Desde el foso, Guillermo García Calvo mostraba una batuta cuyo magisterio se expande con este, su primer Barbieri. Acostumbrados a escucharle en la calle Jovellanos con recuperaciones embebidas de wagnerianismo o en la multiplicidad de ritmos y colores de Sorozábal, García Calvo desplegó una lectura de amplio espectro sonoro, de abrazador lirismo, con cotas maravillosas como el Preludio al segundo acto, el paso al tercero, la romanza del escapulario o la introducción y acompañamiento en el mencionado dúo para mezzo y soprano. Cabe esperar, no obstante, una mayor delicadeza en algunos atriles de la ORCAM, que sigue mejorando, aunque aún quede camino por recorrer. Excelente, soberbio el Coro del Teatro de la Zarzuela, una vez más, así como la Rondalla Lírica de Madrid "Manuel Gil".

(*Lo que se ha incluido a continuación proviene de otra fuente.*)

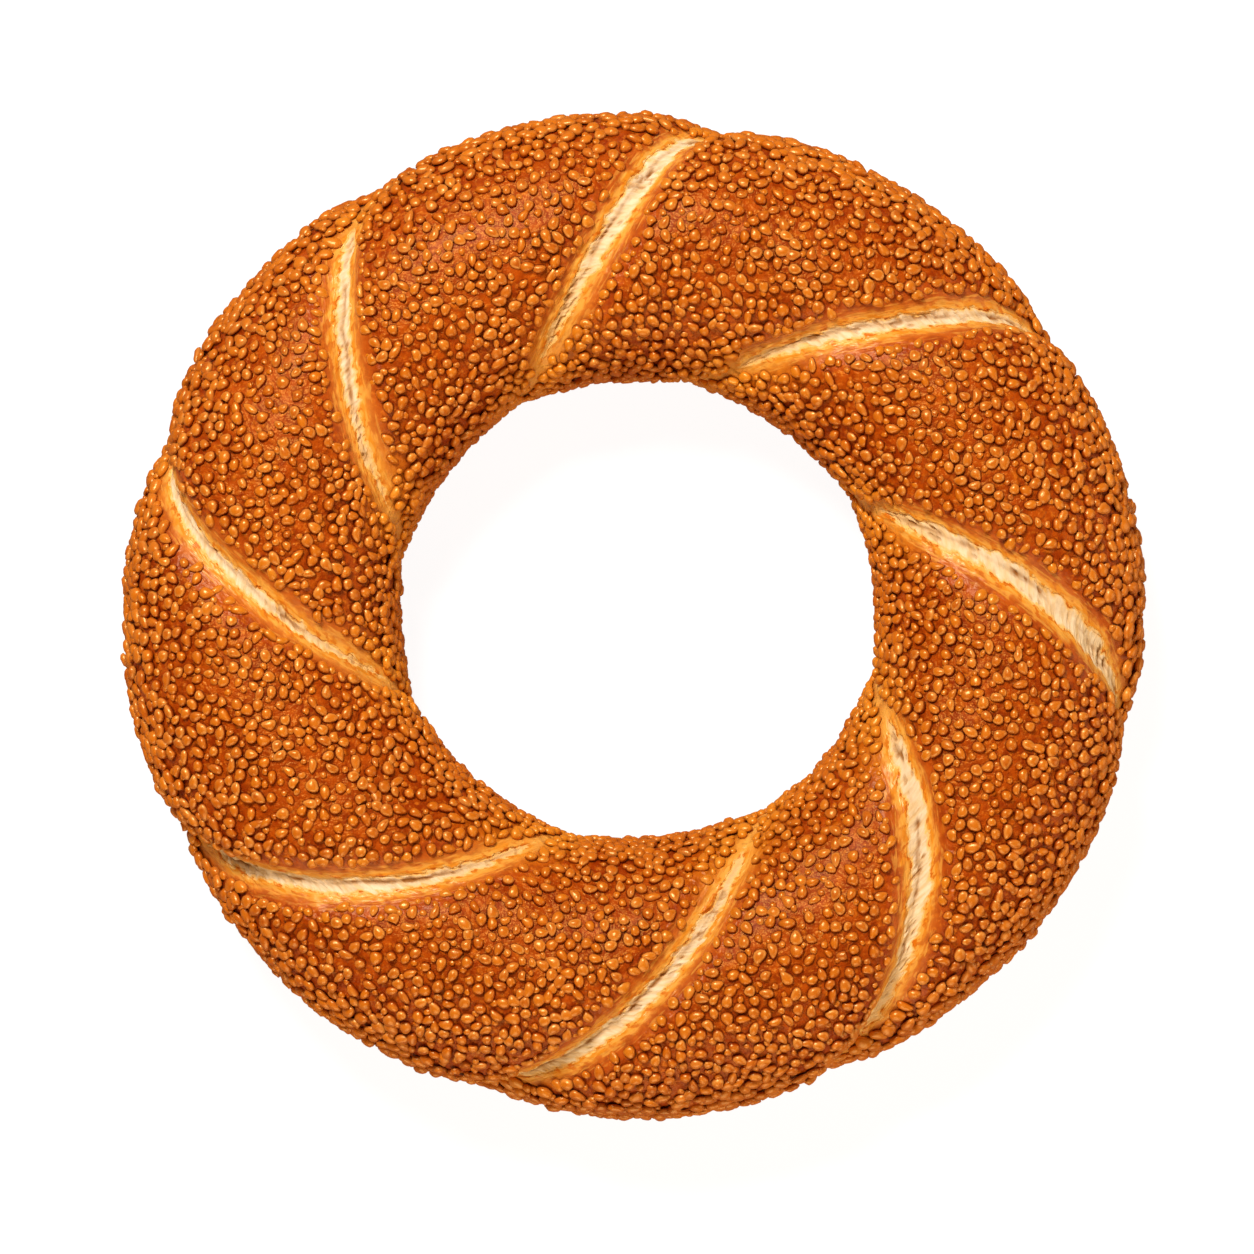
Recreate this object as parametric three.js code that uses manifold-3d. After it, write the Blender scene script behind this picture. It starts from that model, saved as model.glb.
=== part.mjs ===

Este Madrid de Barbieri apunta, como es costumbre en él, a nuestras carencias y contradicciones, que no son pocas. Un Madrid y una España que, afortunadamente, va cambiando, aunque no tanto como debiera. Había más plazas de toros que esculturas de Calderón y Lope, viene a decir en un momento el libreto de José Picón. Poco más de una década después del estreno, Calderón tendría la suya. Lope tendría que esperar, aunque no mucho más, al cambio de siglo... y que desaparezcan esos lugares abominables de tortura animal es cuestión de tiempo. Curioso, por cierto, que estos dos padres de la zarzuela barroca acabaran profesando el sacerdocio, hacia donde también disparan Barbieri y Picón, asegurando que en la Corte hay más iglesias que hogares. Parece poco probable, quiero pensar, que hoy en día alguien se escandalice por sorprender a quien sea "en un lupanar nefando". Habría que comenzar por saber qué es eso del pecado nefando, por dónde queda el lupanar y si tiene gentilicio (permítanme la broma). En cualquier caso, queda de Pan y toros, precisamente, eso, lo que más preocupa, el pan, los toros como entretenimiento ante la debacle, que suele tapar o ser conducida por una pantalla. No tanto, casi nunca ya, por un escenario.